Stated exercise => Copy exactly the lines from the start of the data below through the one that carries "STRAIGHT = 1e-6", and only those.

※ ※ ※

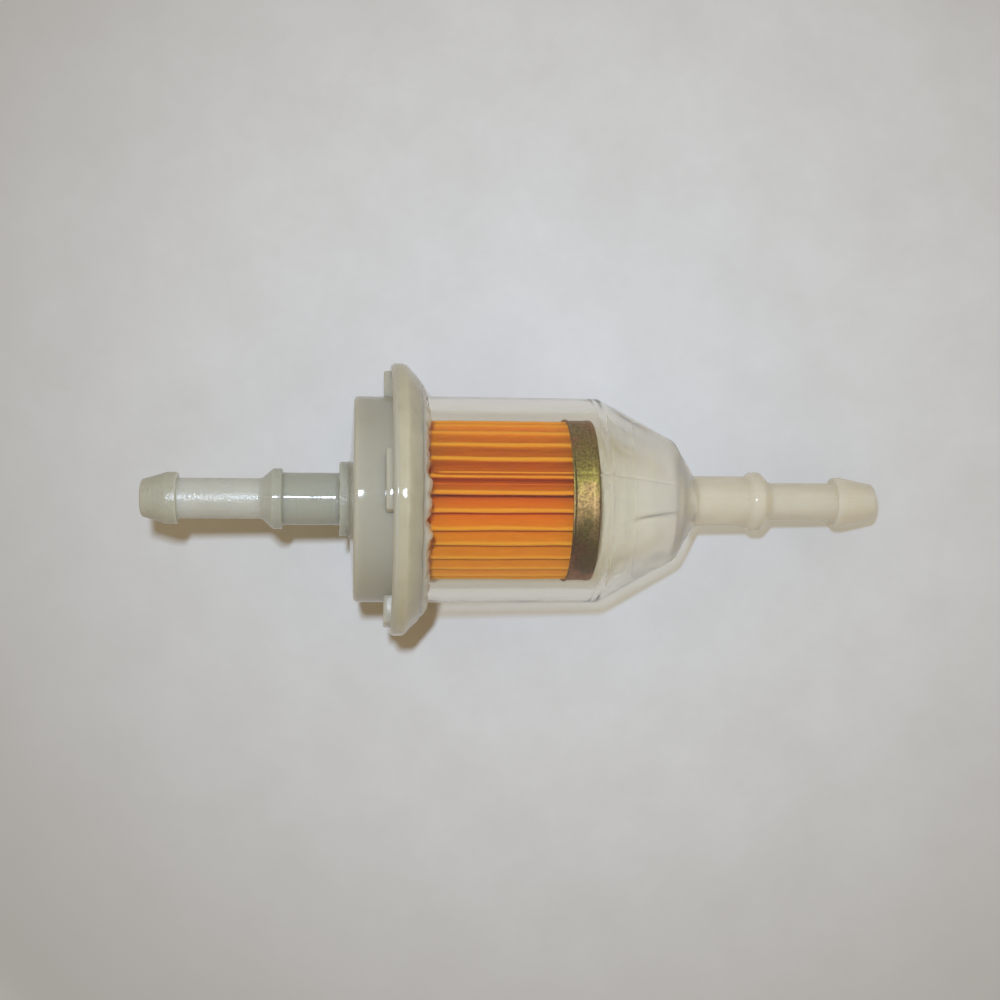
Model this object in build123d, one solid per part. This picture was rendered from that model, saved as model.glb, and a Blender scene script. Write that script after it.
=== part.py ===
"""Universal inline fuel filter for 6 mm and 8 mm hose.

Frame: +X runs along the filter's axis from the outlet nozzle's tip to the inlet nozzle's tip,
+Z is up, and the origin is on the axis, half way between the two tips. Millimetres.
"""
from build123d import *
from math import cos, pi, radians, sin
import os

# ---- Driving dimensions ----
OVERALL_LENGTH = 111.3
OUTLET_TIP_X = -OVERALL_LENGTH / 2
INLET_TIP_X = OVERALL_LENGTH / 2
PASSAGE_R = 1.75
WIDE_PASSAGE_R = 2.5
COLLAR_R = 4.53
BOWL_R = 15.5
WELD_R = 15.2
DRUM_R = 15.4
FLANGE_R = 20.38
PLEATS = 30
SHARP = 0.0
STRAIGHT = 1e-6

# ---- Outlet nozzle: radii, and stations along the axis ----
OUTLET_NOSE_R = 2.72
OUTLET_NOSE_ROUND = 0.6
OUTLET_BARB_R = 3.85
OUTLET_BARB_X = -51.85
OUTLET_BARB_STEP_X = -50.34
OUTLET_SMALL_STEM_R = 3.0
OUTLET_COLLAR_FOOT_X = -38.1
OUTLET_COLLAR_X = -36.4
OUTLET_COLLAR_STEP_X = -34.99
OUTLET_LARGE_STEM_R = 3.9
BOSS_R = 5.6
BOSS_X = -26.64
BARB_EDGE_ROUND = 0.15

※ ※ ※

Result =>
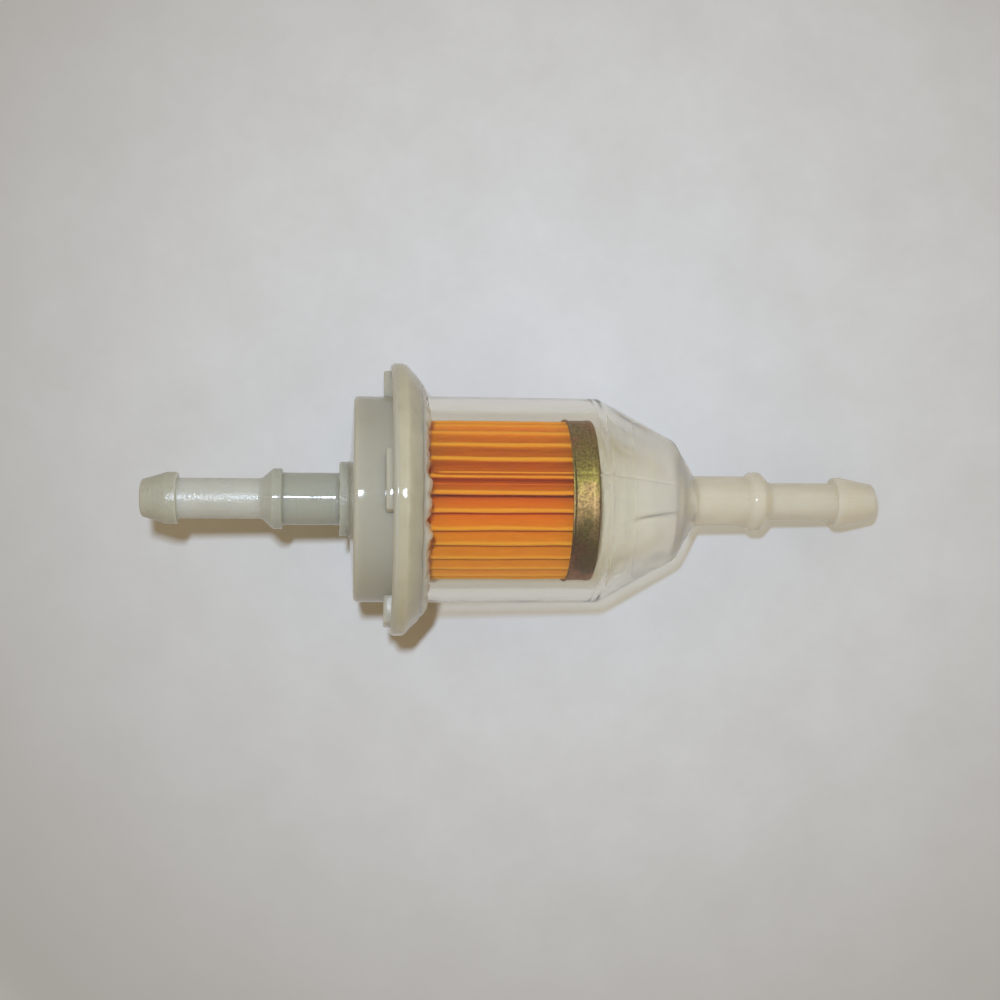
Model this object in build123d, one solid per part. This picture was rendered from that model, saved as model.glb, and a Blender scene script. Write that script after it.
=== part.py ===
"""Universal inline fuel filter for 6 mm and 8 mm hose.

Frame: +X runs along the filter's axis from the outlet nozzle's tip to the inlet nozzle's tip,
+Z is up, and the origin is on the axis, half way between the two tips. Millimetres.
"""
from build123d import *
from math import cos, pi, radians, sin
import os

# ---- Driving dimensions ----
OVERALL_LENGTH = 111.3
OUTLET_TIP_X = -OVERALL_LENGTH / 2
INLET_TIP_X = OVERALL_LENGTH / 2
PASSAGE_R = 1.75
WIDE_PASSAGE_R = 2.5
COLLAR_R = 4.53
BOWL_R = 15.5
WELD_R = 15.2
DRUM_R = 15.4
FLANGE_R = 20.38
PLEATS = 30
SHARP = 0.0
STRAIGHT = 1e-6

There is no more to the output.